In creating an enterprise asset management strategy, it is important to maintain a robust process for achieving a valid, defensible result. The core truths in Enterprise Asset Management (EAM) are that organizations and assets continue to have needs, and resources are always scarce in relation to those needs. Assets don’t care that we don’t have enough funding to cover requirements; listening just to the assets is like listening to a crowd – it’s just so much noise. Relying on unplanned maintenance to maintain inventory is akin to allowing a five-year-old to select dinner plans. You end up with no consistency, and high risk. Letting inventory data alone suggest a plan is just not sufficient.

So how do we decide what to do? How do we build our capital requirements in a logical way? In EAM, the question we need to answer is “Where do I best spend my first and last dollar?”

The answer is that the first dollar should be spent where you get the most impact, and the last dollar where you have no choice. Determining those points is a matter of defining guiding principles, building asset data, and designing a robust management strategy to achieve a balanced asset plan.

As asset stewards, we can’t afford to make wild guesses about what things are important to our organization, or we risk doing things that have little impact, or even worse, a negative impact on our current state. Assets themselves have no knowledge of enterprise goals and priorities; they just tell us that they need attention. Before we can make good decisions about which asset needs are important, we need to start by examining our own enterprise priorities. We start with a strategic plan.

That plan contains a set of value propositions that are core to your enterprise.

  • What is our target market?
  • Does that market rate level of service or value most?
  • What products or services are we offering?
  • What benefit are we providing your target market?
  • What other alternatives to our offering are out there?
  • What proof can we provide that we are telling the truth?

When we can clearly state what is actually important to our organization, we can get a foundation for solid decision making.

From Policy to Strategy to Objectives

By paying attention to the priorities of the organization, we can start to generate the guiding principles that will drive how the EAM process should function. Looking at the ISO-55000 standard for managing physical assets, we see that it closely follows the traditional Deming-based “Plan – Do – Check – Act” cycle.

The “Plan’ is the critical starting point of this process, and the new ISO 55000 model includes the development of an asset management policy based on our organization’s strategic plan. The policy outlines the organizational parameters that must be followed in managing physical assets.

This policy can then inform the development of a targeted asset management strategy, which defines the overall approach that should be taken for managing our assets, in light of the stated priorities.

The strategy then aids in the generation of the objectives that the organization needs to achieve in order to manage the asset base strategically, and build plans that reflect the needs of the organization.

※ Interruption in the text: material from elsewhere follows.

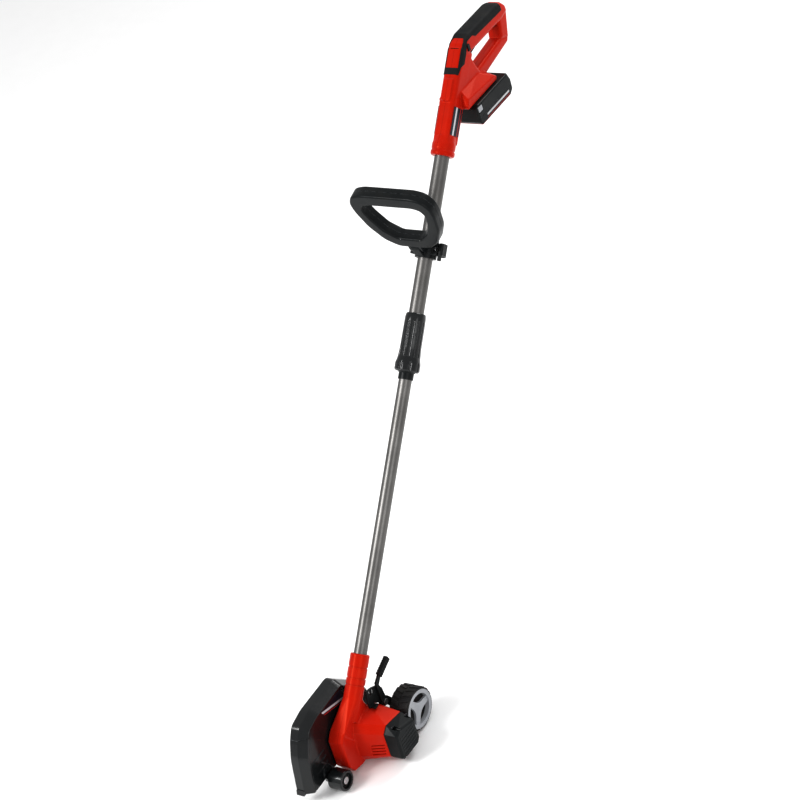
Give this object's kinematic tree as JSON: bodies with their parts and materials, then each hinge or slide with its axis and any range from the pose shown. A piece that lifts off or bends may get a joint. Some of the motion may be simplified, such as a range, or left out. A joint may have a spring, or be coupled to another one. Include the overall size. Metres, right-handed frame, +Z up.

There are many ways of doing this, but in the end, it boils down to creating a set of measures that take the value proposition and overall strategic plan of the organization, and turns them into scales that can be applied to balance asset requirements.

Risk, cost, value, condition, reputation, environmental impact, profit, to name but a few, all can come into play. They can then serve as a framework for balancing competing and conflicting activities, to gain the most impact.

Defining the Output Determines Requirements

Alexander Graham Bell said: Before anything else, preparation is the key to success. Once we have an understanding of what is important to our organization, and the strategy and objectives we need to achieve those things, we can define what success will look like.

Strategic objectives are great, but nothing helps find holes in our inventory or understanding quicker than starting to define what attributes, measures, graphs and analysis results we want to create. It’s tough to report on condition-based asset value if you do not have asset condition, or value, or both.

True preparation is deciding where you need to end up, and then allowing everything you do to contribute to that destination. For this purpose, it is important to have defined a standard Asset Management Plan template, which is to be used across the various asset groups. By keeping this template in mind, gaps in asset data and analysis can be addressed early in the process.

By defining what success looks like, based on true strategic objectives, we create greater clarity of purpose as we attempt to manage our assets. Using this new focus, examining asset requirements takes on new meaning, as each new need can be measured against the priorities of the organization. In the end, getting clarity and focus allows us to act strategically, with less wasted energy and more impact.